My four favourite titles of the festival were The Lincoln Cycle, Das alte Gesetz (a candidate for the most important restoration of 2018), Judaspengar, and Elif Rongen-Kaynakçi's delicious Neighbours compilation.

Post festum I finally got to read the catalogue. If possible, the quality of the writing keeps getting better because the collective wisdom about the cinema's silent period keeps growing. I was thrilled to read Jay Weissberg on Honoré de Balzac movies, Marcello Seregni on Mario Bonnard, and Dave Kehr and Jay Weissberg on John H. Collins at Edison. I'm looking forward to seeing also the films as soon as possible – I promessi sposi and other important restorations and discoveries that I missed. The catalog is excellent reading with a high value in its own right.

Paolo Cherchi Usai's "The Canon Revisited" continues as a philosophically important project of reassessment of films we believe we know. This year's opportunity to revisit Assunta Spina, L'Atlantide (launching a new brilliant restoration), Körkarlen, The Last of the Mohicans, and Neobychainye priklyucheniya Mistera Westa v strane bolshevikov I passed, knowing that these films we also keep screening or (Feyder, Tourneur) should be screening.

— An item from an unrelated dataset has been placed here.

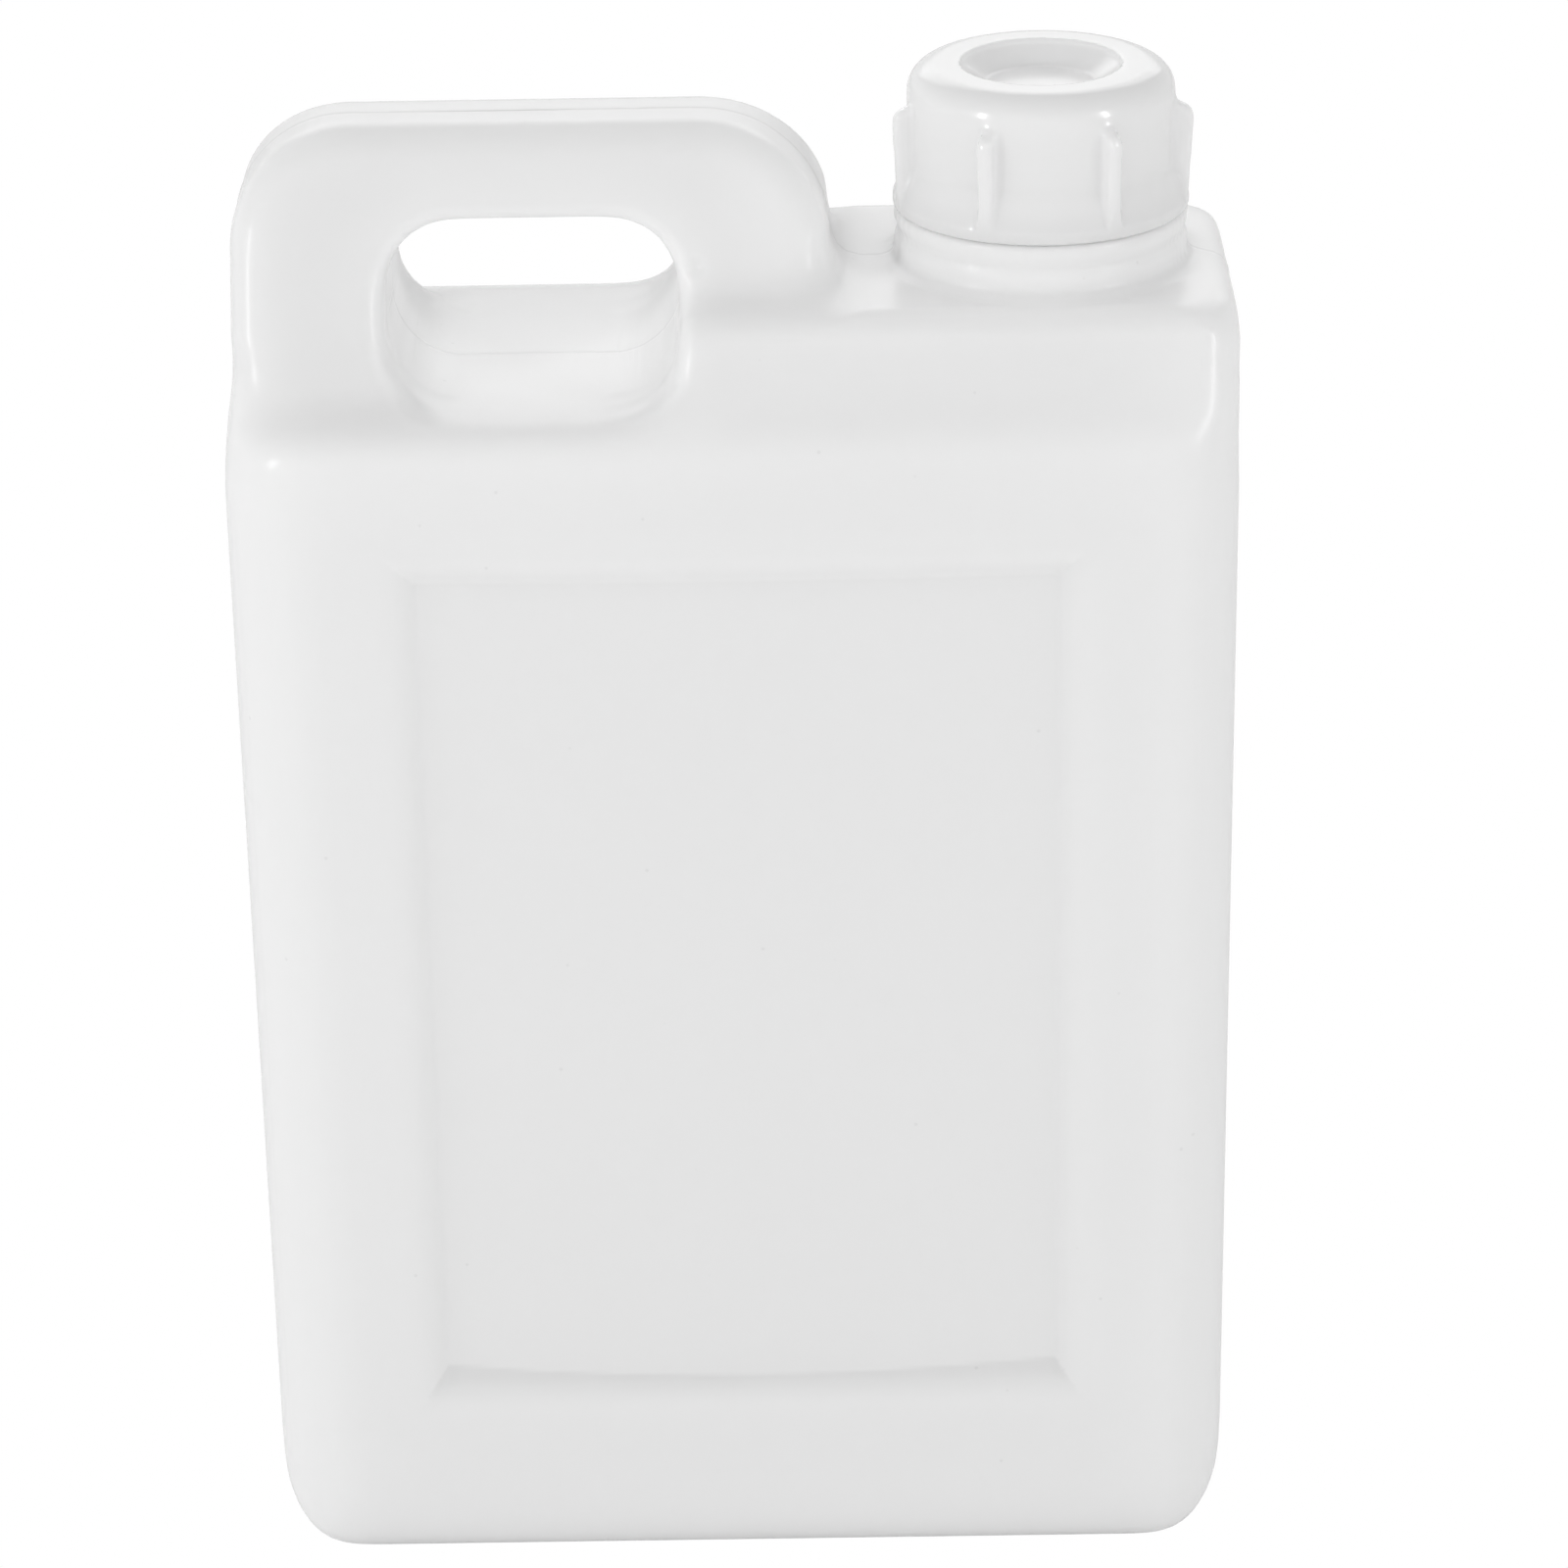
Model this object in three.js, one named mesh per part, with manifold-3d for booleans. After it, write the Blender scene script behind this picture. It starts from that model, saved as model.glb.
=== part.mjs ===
// Flat two litre bottle of blow moulded plastic, with a grip moulded into its top and a winged screw cap.
// Millimetres, +Z up, front face towards -Y, origin at the middle of the base.

import * as THREE from 'three';
import { mergeVertices } from 'three/addons/utils/BufferGeometryUtils.js';
import Module from 'manifold-3d';

const wasm = await Module();
wasm.setup();

// Body: a rounded box, a little narrower at the base
const bodyWidth = 152;
const baseWidth = 151;
const bodyDepth = 76;
const cornerRadius = 12;
const baseSideRadius = 12.5;
const baseFrontRadius = 3.5;
const shoulderStart = 184;
const ledgeHeight = 189.9;
const ledgeWidth = 151;
const ledgeDepth = 69.4;

// Label panel: a shallow recess in the front and back faces, which belly out in the middle
const panelLeft = -51.5;
const panelRight = 52.5;
const panelBottom = 27.5;
const panelTop = 171;
const panelWall = 3.7;
const panelDepth = 2;
const belly = 2.2;
const bellyHalfWidth = 62;
const bellyLowerEnd = [8, 70];
const bellyUpperEnd = [158, 188];

// Shoulder block that carries the neck, beside the grip
const blockRight = 75.1;
const blockEndRadius = 6.5;
const blockCornerRadius = 10;
const blockFootStep = 0.35;
const blockStraightTop = 200.6;
const blockStraightHalfDepth = 29.4;
const blockRollAngle = Math.PI / 3;
const flatHeight = 204.7;
const flatHalfDepth = 24.9;

// Grip: a wedge that is thick at its foot and thin at its top
const gripLeft = -74.7;
const gripRight = 15.2;
const gripTop = 228.5;
const gripTopHalfDepth = 8;
const gripTopRadius = 4;
const gripEdgeRadius = 6;
const gripLeftArc = 17.5;
const gripRightArc = 19.5;
const gripFootRadius = 7;
const wedgeSlope = 0.453;

// Finger hole through the grip, standing on the ledge
const holeLeft = -51.5;
const holeRight = -7.5;
const holeTop = 215.6;
const holeRadius = 10;
const holeFootRadius = 8;
const holeLip = 4;
const blockLip = 6.5;
const plugSink = 0.15;

// Neck and cap, on one axis
const neckX = 47.2;
const neckFootRadius = 23.8;
const neckRadius = 20.6;
const neckBead = 21.2;
const neckBeadHeight = 208.6;
const neckTop = 212.9;
const capBottom = 213.2;
const capTop = 234.6;
const capRadius = 20.2;
const capEdgeRadius = 5;
const ringRadius = 22.4;
const ringHeight = 3.4;
const recessRadius = 12.1;
const recessFloorRadius = 8.2;
const recessDepth = 3.2;

// Wings on the cap
const wingCount = 7;
const wingTurn = 1.3;
const wingReach = 22.4;
const wingRoot = 18;
const wingThickness = 2.3;
const wingTop = 229.6;
const wingCorner = 2.2;

// How finely round shapes are divided
const cornerSteps = 5;
const roundSides = 56;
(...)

Of films I love I skipped this time Le Joueur d'échecs; I love the Henri Rabaud score which was played by a full orchestra. Neither did I see now Forbidden Paradise, although it was presented in a new MoMA restoration. Der Hund von Baskerville (1929) I need to catch another time.

Some of the traditional fortes of Le Giornate were absent this year, but I hope the festival will keep committed to:
– early Westerns
– comedy series
– more well-curated early cinema compilations such as Neighbours.

Always worth mentioning: the high quality of the musical interpretations and translations help make the best sense of films, whether in brilliant prints or fragmentary reconstructions.